## Requirement
Quote the listing below in its entirety.

-------

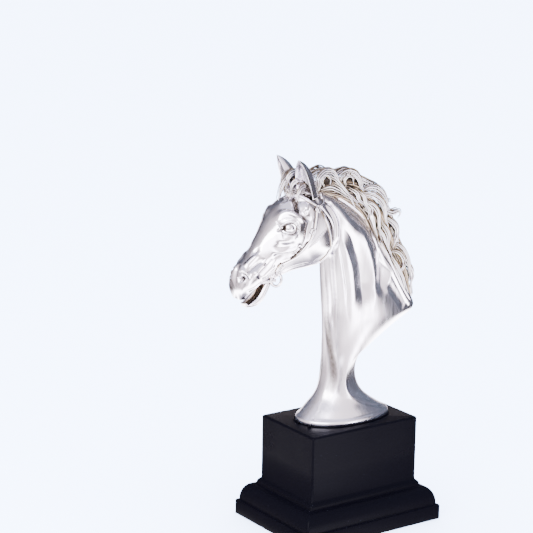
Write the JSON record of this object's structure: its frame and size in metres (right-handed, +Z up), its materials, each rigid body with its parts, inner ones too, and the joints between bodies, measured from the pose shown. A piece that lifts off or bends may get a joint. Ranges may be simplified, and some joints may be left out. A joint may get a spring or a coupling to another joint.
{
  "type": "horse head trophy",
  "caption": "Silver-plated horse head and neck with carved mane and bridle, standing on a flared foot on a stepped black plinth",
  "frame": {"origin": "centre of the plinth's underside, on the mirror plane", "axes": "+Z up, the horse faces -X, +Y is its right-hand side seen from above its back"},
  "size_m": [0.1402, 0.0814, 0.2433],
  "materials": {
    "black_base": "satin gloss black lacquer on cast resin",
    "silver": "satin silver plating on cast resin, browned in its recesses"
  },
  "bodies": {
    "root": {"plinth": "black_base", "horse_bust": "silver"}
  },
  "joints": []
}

-------

## Reply to the exercise
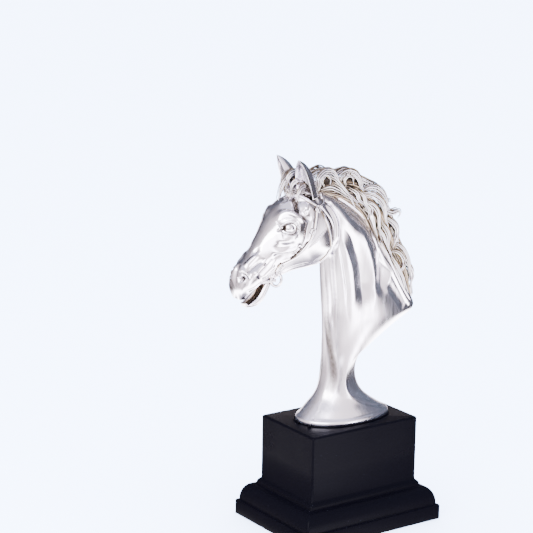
Write the JSON record of this object's structure: its frame and size in metres (right-handed, +Z up), its materials, each rigid body with its parts, inner ones too, and the joints between bodies, measured from the pose shown. A piece that lifts off or bends may get a joint. Ranges may be simplified, and some joints may be left out. A joint may get a spring or a coupling to another joint.
{
  "type": "horse head trophy",
  "caption": "Silver-plated horse head and neck with carved mane and bridle, standing on a flared foot on a stepped black plinth",
  "frame": {"origin": "centre of the plinth's underside, on the mirror plane", "axes": "+Z up, the horse faces -X, +Y is its right-hand side seen from above its back"},
  "size_m": [0.1402, 0.0814, 0.2433],
  "materials": {
    "black_base": "satin gloss black lacquer on cast resin",
    "silver": "satin silver plating on cast resin, browned in its recesses"
  },
  "bodies": {
    "root": {"plinth": "black_base", "horse_bust": "silver"}
  },
  "joints": []
}